I became fascinated by the ways that these comments addressed the passer-by. Some seemed to simply express a view (for example, ‘this is the wrong site for the museum’); others seemed to be seeking an object of denunciation (for instance, ‘corporate whore’). And one day I passed by a wall, on which weeks before I had seen a piece of writing that said ‘Real Men Don’t Rape’. It had been edited, either by the original author or by another writer, and it now read ‘Dead Men Don’t Rape’. Something in that moment, which caused me to pause and think about the difference in the politics of each of the two statements, made me realise that the activity of writing on walls generated an encounter with the spectator (me, or anyone else), which can be educational, emotive, perhaps even transformative.
Over the years, the walls of Fitzroy hosted a huge range and number of statements, the majority being intensely political: ‘Refugees ain’t got fleas’; ‘Save Goolengook’ (an old-growth forest in Gippsland that was being intensely logged for woodchipping), and the myriad comments made by members of grrr, an all-women collective whose aim was to comment on and critique the narrow range of acceptable body types and identities depicted in television: ‘more fat women on tv’, ‘more dykes on tv’ and so on. (I was living in Northcote by this time, and I was delighted that one of grr’s comments, ‘more hairy women on tv’, was painted on the pavement in my street.)
After the explosion of stencilling in Melbourne from 200o onwards, the walls of Fitzroy became more known for its stencils than its political slogans – although many stencil artists used their medium for political ends, exploiting the stencil’s ability to catch the eye of a passerby, and using its combination of word and icon to provoke critical thought, as you can see in these examples:
And nowadays? Well, Fitzroy is still synonymous with the communicative and creative use of wallspace but now it’s the diversity of styles and media that is most remarkable. There are entire painted walls, such as the ‘Welcome to sunny Fitzroy’ wall by Everfresh (the subject of an earlier post on this blog). There are amazing paste-ups like these:
It’s worth taking a closer look at the details here.

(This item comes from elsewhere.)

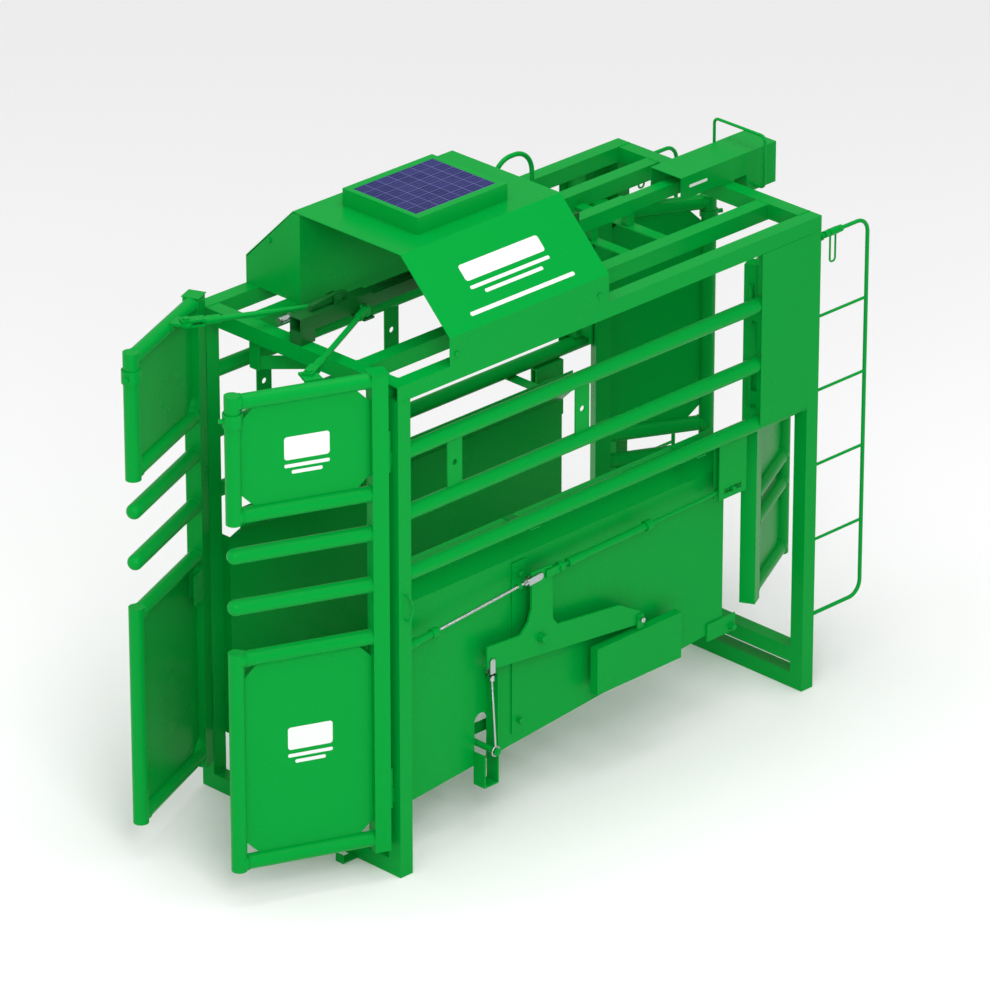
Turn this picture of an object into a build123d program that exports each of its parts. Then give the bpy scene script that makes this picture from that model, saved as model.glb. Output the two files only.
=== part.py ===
from build123d import *
import math
import os

os.makedirs("parts", exist_ok=True)

# Cattle squeeze chute. Millimetres. X is the width (near side = +X), Y the length
# (head gate at -Y, tail gate at +Y), Z up. Origin on the ground, in the middle of the
# footprint of the four corner posts.

# ---- driving dimensions: frame
FRAME_WIDTH = 1086.5
FRAME_LENGTH = 2260.5
FRAME_HEIGHT = 2016.0
TUBE = 63.5              # 2 1/2 in square tube
TUBE_WALL = 4.8
PIPE_R = 30.15           # 2 in nominal pipe
PIPE_WALL = 3.9
SHEET = 3.0
INNER_RAIL_X = 294.0     # centre of the two inner top rails
SIDE_RAIL_Z = (1234.0, 1481.0, 1730.0)
STRAP_WIDTH = 74.0
STRAP_T = 6.0
STRAP_Y = (-811.0, -142.0)
STRAP_HOLE_Z = 1605.0
STRAP_HOLE_R = 12.0
SILL_Z = 110.0           # underside of the upper rear cross tube
FIT = 0.05               # radial clearance of a running pin
GAP = 0.3                # clearance between curved faces of separate pieces
LOOSE = 8.4              # radial clearance at the open ends of the linkages

# ---- driving dimensions: side sheets, floor and linkage
SHEET_X = 440.0          # outer face of the lower side sheet
SHEET_REAR = 715.0
SHEET_FOLD_Z = 1060.0
SHEET_BEND = 60.0        # run of the 45 degree shoulder, in X and in Z
SHEET_TOP = 1204.0
SHEET_LOW_FRONT = 223.0
SHEET_LOW_REAR = 373.0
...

Rone has made each image slightly different, and has placed them under a ‘BILL POSTERS PROSECUTED’ sign:
There are plenty of tags, of course, and some of Fitzroy’s laneways have some very old tags, such as this 70k one:
And stencils: there are certainly still stencils around, and, once again, some have been there a long time:
The history of the appropriation of the walls in this area by artists has been on my mind a lot recently, because I’m now living in Fitzroy, so these walls provide the backdrop to my everyday life, and when I walk past them I get a strong sense of the layers of street art, visible and invisible (through the effects of time, weather, buffing, and other artists), that have become part of the very geography of this suburb.
And it was while I was walking home the other day that I came across this piece: a stunning work by Al Stark, wrapped around the corner of a house, intricately painted, simultaneously evocative and elusive:
It’s almost fifteen years since I came to Melbourne, and I wanted to write a love letter to the walls of Fitzroy (and the artists who have transformed them), providing me (and many others) with so much pleasure. Long may it continue.